Building a homemade iguana cage is not difficult, but it should be large and secure. If you bring home a juvenile iguana, keep in mind while making your cage that it is going to grow much larger; some reach eight feet in length. Homemade iguana cages are large and can take up a significant part of a room in your house.
- The cage for an adult iguana should be large enough for the iguana to climb to a sunning area and have a hiding area, which may mean up to 6 feet tall. Your iguana cage should be at least 6 feet long and 3 feet wide, allowing room for your iguana to turn around easily.
- Because iguanas are cold-blooded reptiles, they need a sunning area to warm up at each day. Hang one or two heat lamps from the top of the cage as well as UVB and UVA lights to help with vitamin absorption. Then build a landing area about two feet below the light with steps to reach it, where your iguana can sun itself. Be sure to make the platform large enough to accommodate your full-grown iguana.

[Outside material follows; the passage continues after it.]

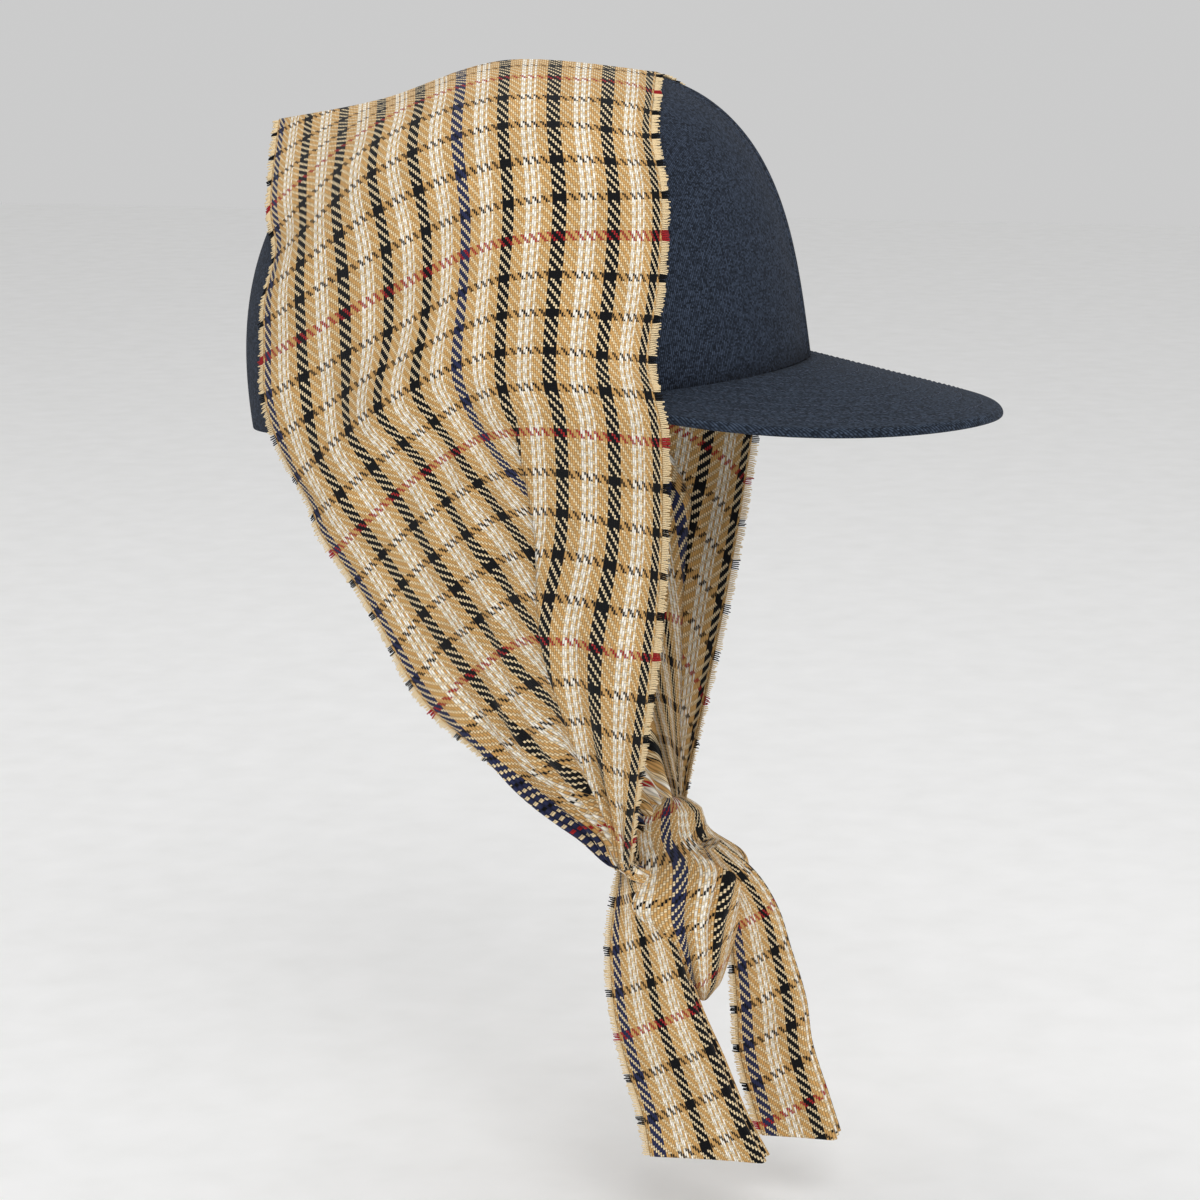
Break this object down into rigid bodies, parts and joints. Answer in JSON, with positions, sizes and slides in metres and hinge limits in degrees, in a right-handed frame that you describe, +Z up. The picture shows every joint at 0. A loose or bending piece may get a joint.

- You will want to have easy access, enough to clean the bottom of the cage and to take your iguana out for walks, so consider using a full size door. Play or reptile sand work well for bedding and can easily be sifted clean each day. You also need to prevent escapes and injuries. Make sure the wooden areas are sanded smooth. Use Plexiglas for window areas to prevent breakage. If using screen, find a style that your iguana cannot tear that has holes small enough to prevent entrapment. Iguana harnesses and leashes are available to keep your iguana safe whenever you take it out of its cage.
- Iguanas do not like to live with other iguanas; they prefer to live alone. Build your homemade iguana cage to accommodate just one iguana, its food dishes, sunning area, and hiding area. They also like to climb, so consider adding several levels or steps to reach the top sunning area. Because iguanas are so large, you may want to consider an indoor-outdoor cage.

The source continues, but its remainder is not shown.